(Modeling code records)
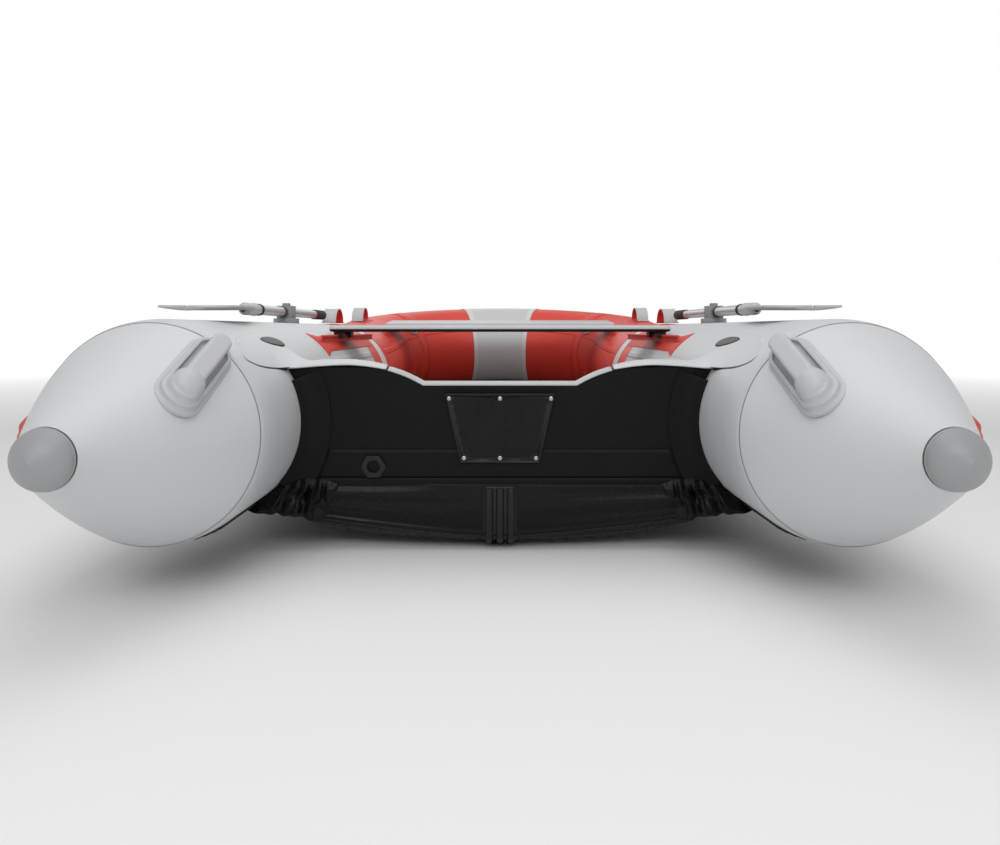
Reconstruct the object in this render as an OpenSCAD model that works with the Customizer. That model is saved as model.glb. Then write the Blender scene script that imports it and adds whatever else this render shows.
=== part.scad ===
// Inflatable dinghy: two stern tubes and a bow tube round a boarded cockpit, with a
// wooden transom for an outboard, two sliding seats and a pair of oars on rowlock pins.
// Millimetres. +Z is up, +Y is the bow, +X is starboard. The origin is on the ground
// under the middle of the boat.

/* [Hull] */
// Length over all, from the cone caps to the rub strake at the bow
length_over = 3300; // [2750:10:3960]
// Beam over all, across the rub strakes
beam = 1708; // [1420:2:2000]
// Diameter of the inflated tubes
tube_d = 420; // [350:5:460]
// How far the keel lies below the tubes
keel_drop = 85; // [70:1:110]
// How far the bow rises above the stern
bow_rise = 92; // [40:1:150]
// Length of the rounded bow, from the straight legs to its front
bow_sweep = 480; // [400:5:500]
// Where the bow chamber starts on the legs, ahead of amidships
bow_chamber_y = 300; // [200:10:420]
// Thickness of the rub strake
strake_t = 9; // [6:1:14]
// Width of the rub strake
strake_w = 52; // [36:1:70]

/* [Stern cones] */
// Length of each stern cone, from its seam to its cap
cone_len = 328; // [270:2:390]
// Radius of the moulded cap that closes a cone
cap_r = 45; // [36:1:54]
// Length of the moulded cap
cap_len = 44; // [34:1:52]
// Height of the cap's centre above the tube's axis
cap_lift = 9; // [0:1:24]

/* [Transom] */
// How far the outer face stands ahead of the cone caps, at mid height
transom_inset = 638; // [560:2:760]
// Thickness of the board
transom_t = 30; // [22:1:38]
// How far the board leans aft, in degrees
transom_rake = 8; // [4:1:12]
// Height of the notch for the motor above the keel
notch_z = 365; // [330:1:385]
// Height of the shoulders above the keel
shoulder_z = 404; // [392:1:415]
// Width of the flat of the notch
notch_w = 330; // [260:2:380]
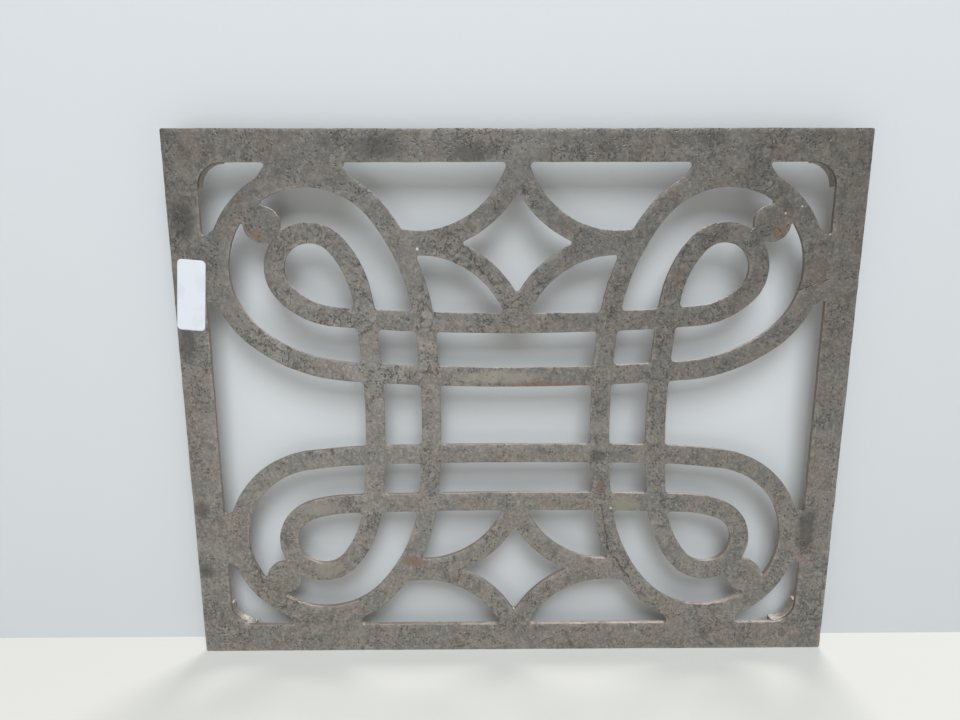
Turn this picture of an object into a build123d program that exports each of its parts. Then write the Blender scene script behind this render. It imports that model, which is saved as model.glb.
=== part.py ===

- Task details:
The records above should be duplicated in full, exactly as given.

- Response to this task:
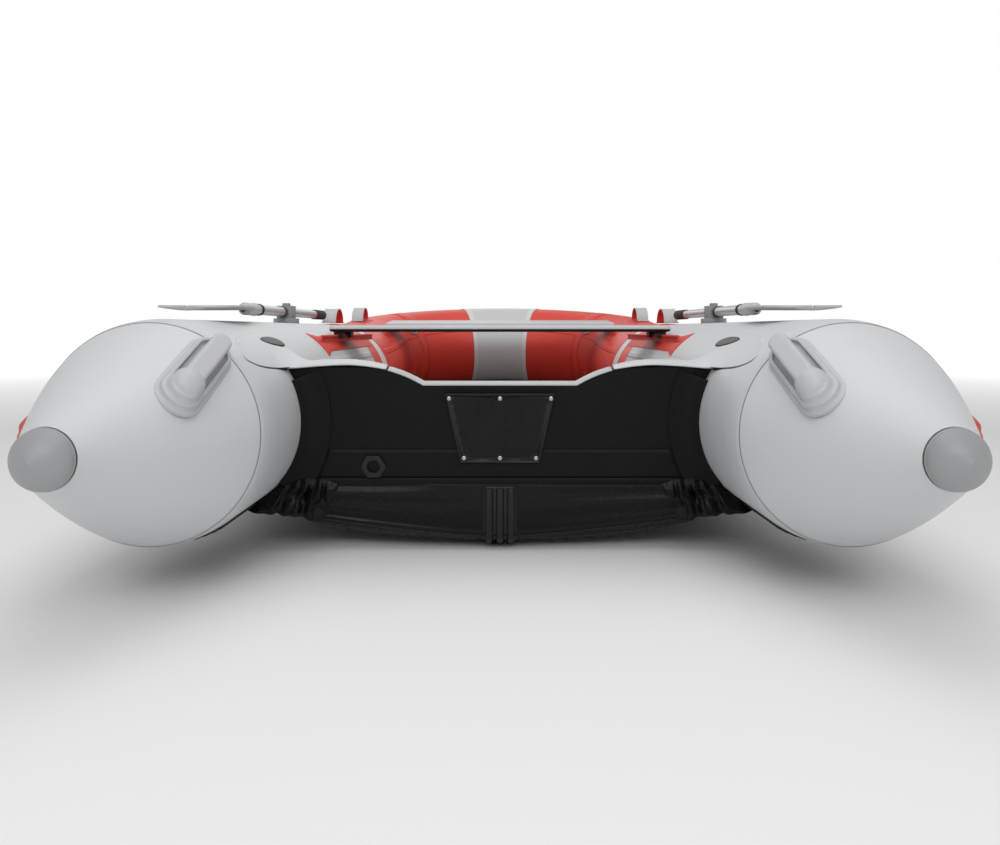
Reconstruct the object in this render as an OpenSCAD model that works with the Customizer. That model is saved as model.glb. Then write the Blender scene script that imports it and adds whatever else this render shows.
=== part.scad ===
// Inflatable dinghy: two stern tubes and a bow tube round a boarded cockpit, with a
// wooden transom for an outboard, two sliding seats and a pair of oars on rowlock pins.
// Millimetres. +Z is up, +Y is the bow, +X is starboard. The origin is on the ground
// under the middle of the boat.

/* [Hull] */
// Length over all, from the cone caps to the rub strake at the bow
length_over = 3300; // [2750:10:3960]
// Beam over all, across the rub strakes
beam = 1708; // [1420:2:2000]
// Diameter of the inflated tubes
tube_d = 420; // [350:5:460]
// How far the keel lies below the tubes
keel_drop = 85; // [70:1:110]
// How far the bow rises above the stern
bow_rise = 92; // [40:1:150]
// Length of the rounded bow, from the straight legs to its front
bow_sweep = 480; // [400:5:500]
// Where the bow chamber starts on the legs, ahead of amidships
bow_chamber_y = 300; // [200:10:420]
// Thickness of the rub strake
strake_t = 9; // [6:1:14]
// Width of the rub strake
strake_w = 52; // [36:1:70]

/* [Stern cones] */
// Length of each stern cone, from its seam to its cap
cone_len = 328; // [270:2:390]
// Radius of the moulded cap that closes a cone
cap_r = 45; // [36:1:54]
// Length of the moulded cap
cap_len = 44; // [34:1:52]
// Height of the cap's centre above the tube's axis
cap_lift = 9; // [0:1:24]

/* [Transom] */
// How far the outer face stands ahead of the cone caps, at mid height
transom_inset = 638; // [560:2:760]
// Thickness of the board
transom_t = 30; // [22:1:38]
// How far the board leans aft, in degrees
transom_rake = 8; // [4:1:12]
// Height of the notch for the motor above the keel
notch_z = 365; // [330:1:385]
// Height of the shoulders above the keel
shoulder_z = 404; // [392:1:415]
// Width of the flat of the notch
notch_w = 330; // [260:2:380]
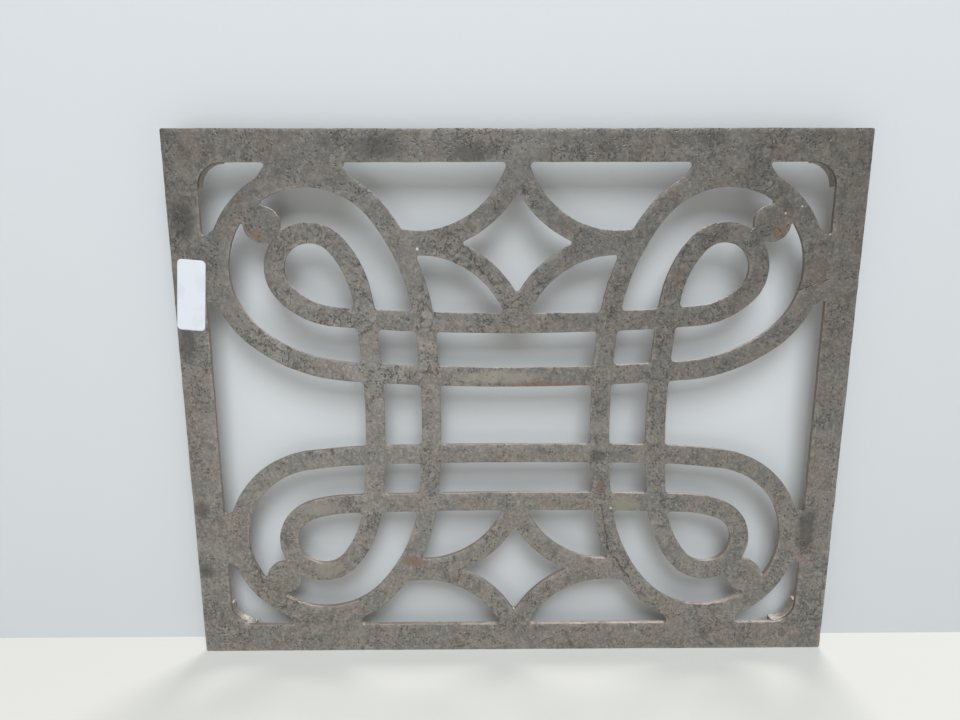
Turn this picture of an object into a build123d program that exports each of its parts. Then write the Blender scene script behind this render. It imports that model, which is saved as model.glb.
=== part.py ===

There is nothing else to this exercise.